Mayor Thomas Perciak spoke with Metroparks CEO Brian Zimmerman (who is also a Strongsville resident) one evening last week, according to the Mayor's secretary, but Perciak did not respond to multiple requests for comment about the content and context of that conversation.

Nor did Strongsville Councilman Michael Daymut, in whose ward the the adventure course is being erected as we speak. Councilman DeMio did say that he thought Daymut had been getting some unhappy phone calls. 

For the Metroparks' part, according to Sanaa Julien, they'll continue to be responsive to questions moving forward.

"Cleveland Metroparks has engaged the public through a community mailing and public meeting. Additionally, the project was discussed at several public board meetings. The public response from these meetings did not create reason for pause," Julien wrote in an email.

Residents might counter that the only reason for pause now is that the information has changed.  They say the Go Ape adventure course is much closer to residential areas than they were initially told.

Julien said she couldn't provide any maps or artists' renderings of the course layout, but did say it would likely be consistent with Go Ape's six other adventure courses in the U.S.,  the closest of which is in Pittsburgh. 

Julien also provided the Metroparks' revenue sharing structure with Go Ape, which involves a tiered payment system and should net the Metroparks a minimum of about $20,000 in rent per year. Approximately $935,000 is also expected in capital investments. Julien said, on average, roughly 70 participants a day will use the course.  

Added Julien in an email: "CEO Brian Zimmerman called and even stopped at a resident’s home to view the project and answer questions. Zimmerman asked at this visit to allow time to verify information to answer his questions. Less than a week later Park District staff along with Go Ape staff are gathering the answers to the specific questions the homeowner asked."

Go Ape communications' personnel did not respond to a request for comment regarding the course's size, location, and construction schedule.

At this point, It's hard to tell if anger from Strongsville residents pertain to Metroparks activities across-the-board, or derive more from private, inflamed NIMBYism.

It's certainly true that the vast majority of Cleveland.com commenters see the Metroparks recent corporate aspirations and millennial-focused development strategy— Merwin's Wharf, Beer at the Pier, Foot Golf, Food trucks, etc. — as net positives for the Emerald Necklace.

They suggest, on the whole, that the "crybabies" in the Strongsville subdivisions directly affected by the course ought not to have moved there in the first place if they wanted to be close to nature.

"Nearly anything the Metroparks or developers desire can be built near or within its borders," commenter 'Big M' chimed in, "whether it is a housing development or a horse stable."  

Which seems to be true, And therein lies the issue, at least for some skeptics who can't quite reconcile Brian Zimmerman's amusement-empire vision with that of Metroparks founder and father William Stinchcomb.

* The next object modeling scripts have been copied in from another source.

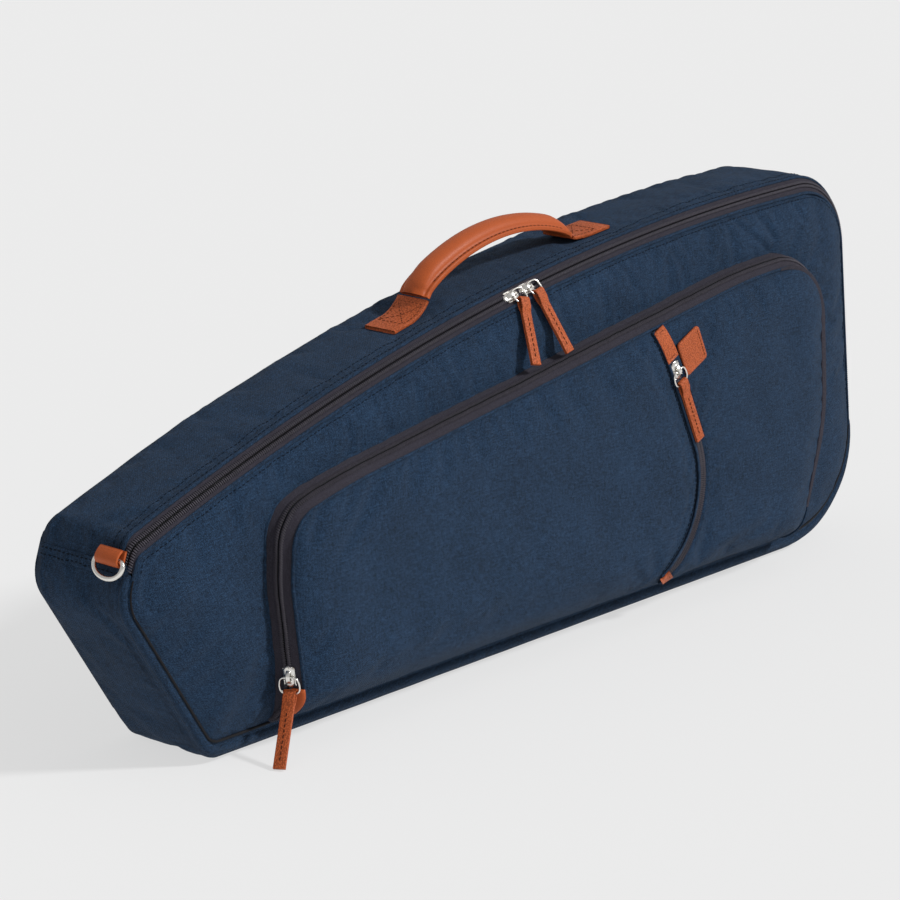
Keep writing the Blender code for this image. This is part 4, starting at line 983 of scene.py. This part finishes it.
def pocket_band(lid_tree, share, count=300):
    """A line along the pocket's zip band: share 0 at the lid, 1 at the pocket's front."""
    far = resample(pocket_outline(0.0), count)
    near = resample(pocket_outline(POCKET_LEAN), count)
    base = -drape(lid_tree, at_depth(far, -0.01), (0, 1, 0), 0.0)[0][:, 1]
    rise = swell(far[:, 1])
    flat = far + (near - far) * (share * rise)[:, None]
    rim = np.maximum(POCKET_FOOT_DEPTH + (POCKET_RIM - POCKET_FOOT_DEPTH) * rise, base + 0.0006)
    return at_depth(flat, -(base + (rim - base) * share))


def make_pocket_zip(lid_tree):
    """The zip that runs round the pocket, standing as the pocket's wall."""
    count = int(0.9 / ZIP_STEP)
    edge, middle, front = (resample(pocket_band(lid_tree, share), count) for share in (0.0, 0.5, 1.0))
    normal = unit(np.cross(tangents(middle), front - edge))
    outward = ((middle - middle.mean(0)) * normal)[:, [0, 2]].sum(1) > 0
    normal = np.where(outward[:, None], normal, -normal)
    full = np.clip(np.linalg.norm(front - edge, axis=1) / 0.012, 0, 1)[:, None]
    middle = middle + normal * 0.0014 * full
    outer = zip_object("pocket_zip_outer", zip_half(edge, middle, normal, 0.0))
    ride(outer, "lid", "zip_tape", "pocket_zip_outer_tape", "pocket_zip_outer_coil")
    inner = zip_object("pocket_zip_inner", zip_half(front, middle, normal, 0.5))
    ride(inner, "pocket_flap", "zip_tape", "pocket_zip_flap_tape", "pocket_zip_flap_coil")
    hem("pocket_hem_lid", edge + normal * 0.0002, normal, 0.0009, "lid")
    right = front[(front[:, 0] > 0.24) & (front[:, 2] > 0.045)] + np.array((-0.0012, -0.0010, 0.0))
    outward = np.broadcast_to(TO_FRONT, right.shape)
    taper = np.sqrt(np.sin(np.linspace(0.25, math.pi - 0.12, len(right))))
    fold = sweep(right, outward, round_section(0.0056, 0.0022, 0.0010), scale=taper)
    put("pocket_zip_side_fold", fold, "zip_tape", "pocket_flap")
    hem("pocket_hem_flap", front + normal * 0.0003, normal, 0.0010, "pocket_flap")
    return front


def flap_depth(flat, rim):
    """How far the pocket's front stands out at points (x, z)."""
    full = POCKET_RIM + (POCKET_CROWN - POCKET_RIM) * (1 - np.exp(-rim_distance(flat, rim) / 0.011))
    return POCKET_FOOT_DEPTH + (full - POCKET_FOOT_DEPTH) * swell(flat[..., 1])


def panel_zip_distance(flat):
    """Distance of points (x, z) from the curved zip's middle line."""
    return rim_distance(flat, np.array([panel_zip_point(s) for s in np.linspace(0, PANEL_ZIP_LENGTH, 60)]))


def make_flap(front):
    """The pocket's front, with a groove where the curved zip is let in."""
    rim = front[:, [0, 2]]
    rim[[0, -1], 1] = POCKET_FOOT_Z
    cut_right = int(np.argmax(rim[:, 0] + rim[:, 1]))
    cut_left = int(np.argmax(rim[:, 1] - rim[:, 0]))
    cols, rows = 130, 56
    right = resample(rim[:cut_right + 1], rows)
    top = resample(rim[cut_right:cut_left + 1][::-1], cols)
    left = resample(rim[cut_left:][::-1], rows)
    bottom = resample(np.array((left[0], right[0])), cols)
    flat = coons(bottom, top, left, right)
    grid = at_y(flat, -smoothed(flap_depth(flat, rim), 4))
    held = border(grid) | (panel_zip_distance(flat) < 0.011)
    held |= np.linalg.norm(flat - panel_zip_point(LABEL_ALONG, 0.0205), axis=2) < 0.02
    held[1] = True
    grid = doubled(inflated("flap", grid, held, pressure=5.0, slack=0.010, cap=0.0024))
    flat = grid[..., [0, 2]]
    near = panel_zip_distance(flat)
    free = np.clip(rim_distance(flat, rim) / 0.02, 0, 1) * np.clip((near - 0.008) / 0.02, 0, 1)
    groove = 0.0016 * np.clip((0.0062 - near) / 0.003, 0, 1)
    grid[..., 1] -= free * 0.0009 * ripple(grid, size=0.10, seed=9) - groove + creased(flat, FLAP_CREASES)
    cover = grid_object("pocket_cover", grid, "navy_cloth")
    ride(cover, "pocket_flap", "navy_cloth", "pocket_flap_left", "pocket_flap_right")
    return grid


def to_flap(tree, points, lift):
    """Points (x, z) laid on the pocket's front and lifted off it, with its normals."""
    return drape(tree, at_depth(np.asarray(points), -0.03), -TO_FRONT, lift)


def panel_line(tree, offset, start, end, lift, pitch=0.0025):
    """A line along the curved zip, laid on the pocket's front."""
    count = int((end - start) / pitch) + 1
    return to_flap(tree, [panel_zip_point(s, offset) for s in np.linspace(start, end, count)], lift)


def make_panel_zip(tree):
    """The curved zip in the pocket's front, between two folded edges."""
    start, end = 0.012, PANEL_ZIP_END - 0.004
    middle = panel_line(tree, 0.0, start, end, 0.0016)[0]
    halves, folds, rows = [], [], []
    for side, phase in ((-1, 0.0), (1, 0.5)):
        edge = panel_line(tree, side * 0.0044, start, end, 0.0008)[0]
        halves.append(zip_half(edge, middle, np.broadcast_to(TO_FRONT, edge.shape), phase))
        path, normal = panel_line(tree, side * 0.0052, 0.001, PANEL_ZIP_END, 0.0013)
        folds.append(sweep(path, normal, round_section(0.0036, 0.0016, 0.0007)))
        path, normal = panel_line(tree, side * 0.0078, 0.004, PANEL_ZIP_END, 0.0002)
        rows.append(stitches(path, normal, *ZIP_STITCH))
    ride(zip_object("panel_zip", *halves), "pocket_flap", "zip_tape",
         "panel_zip_left_tape", "panel_zip_coil", "panel_zip_right_tape")
    put("panel_zip_folds", joined(folds), "navy_cloth", "pocket_flap")
    put("panel_zip_stitches", joined(rows), "navy_thread", "pocket_flap")


# ---------------------------------------------------------------- leather pieces

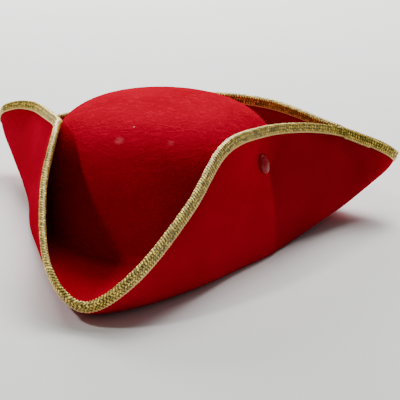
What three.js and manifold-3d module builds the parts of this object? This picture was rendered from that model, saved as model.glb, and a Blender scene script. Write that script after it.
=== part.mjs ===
// A felt tricorn hat with a woven braid folded over the edge of its turned-up brim.
// Millimetres. X across the hat, -Y towards the front corner, +Z up, the floor at z = 0.
import * as THREE from "three";
import { mergeVertices } from "three/examples/jsm/utils/BufferGeometryUtils.js";
import Module from "manifold-3d";

const wasm = await Module();
wasm.setup();

// Named sizes
const wall = 2;                 // felt thickness
const gap = 0.3;                // between pieces that touch
const crownHalfWidth = 89;      // middle of the felt, at the foot of the crown
const crownHalfLength = 94;
const crownTop = 96;            // height of the middle of the felt at the top of the crown
const footHeight = 3;           // where the crown's fillet runs out into the brim
const footFillet = 6;           // radius of that fillet
const radiusPower = 0.65;       // roundness of the dome, in plan and in height
const heightPower = 0.49;
const cornerReach = 163;        // X reach of the back corners
const noseReach = 200;          // Y reach of the front corner
const foldPull = 0.88;          // how far each rib is drawn towards its fold point
const foldRise = 0.6;           // and how much of that before the fold where the fold is raised
const flapRest = wall + 0.8;    // middle of the flap to middle of the crown where they lie together
const braidWidth = 8.4;         // visible width on each face
const braidThickness = 0.8;
const rivetRib = 3.8;           // rib number at which the flaps are held to the crown
const rivetFromEdge = 29;       // along the flap
const drawnRadius = 26;         // how far round its nearest point the flap is drawn in to the crown
const creaseDepth = 3;          // step of the crease that runs down from the rivet

// The line of that crease: rib numbers, and shares of the rib from foot to edge
const crease = { topRib: 3.95, topShare: 0.64, ribsPerShare: 0.6, lowShare: 0.03, highShare: 0.68 };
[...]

From the Metroparks' website: "Always, Stinchcomb maintained that people weary of a busy and commercial urban life needed a refuge of woodlands, water, hills, grass, and wildlife to provide healthful rest and recreation." 

A treetop adventure course is by no means an evil development in and of itself. But it continues the pronounced, if gradual, shifting from a mission designed to preserve and protect wildlife toward a "strategic plan" that uses nature as only one in an array of marketing tools, a strategic plan hellbent on "keep[ing] pace with market trends and contribut[ing] to Northeast Ohio’s attractiveness as a place to live, work and play.”  

“Going back a number of years there was concern by the Metroparks that the toboggan run was inconsistent with the mission, which was preserving nature,” one concerned resident told the Strongsville Post, in light of the recent news. “There was a little bit of an uproar, but residents approved the chutes and the Metroparks acquiesced to that. I’m shocked they are going this route because if the toboggan run was inconsistent, I can’t imagine that the zip-line and obstacle course would be. I would think they would be less so.”

To underscore and echo (if not to distract from?) these controversies is a similar one playing out in the Geauga Parks District. The NEOMG's editorial board came out in qualified opposition to Probate Judge and known Tea Party enthusiast Tim Grendell, who is tasked (much like Probate Judge Anthony J. Russo in Cuyahoga County) with the appointment of the park district's commissioners.

Grendell has angered residents by micromanaging (aka "Wreaking Havoc" on) the GPD: appointing controversial leaders, dramatically cutting staff and budget, and trying to equate recreation with conservation in the parks' bylaws.  

The NEOMG took notice. But on the Metroparks' front, other than Mark Naymik's "Hey Taxpayer" examination of Brian Zimmerman's ever-ballooning executive salary back in December, 2013, the only thing being examined with any rigor or sense of journalistic curiosity is the Merwin's Wharf brunch menu.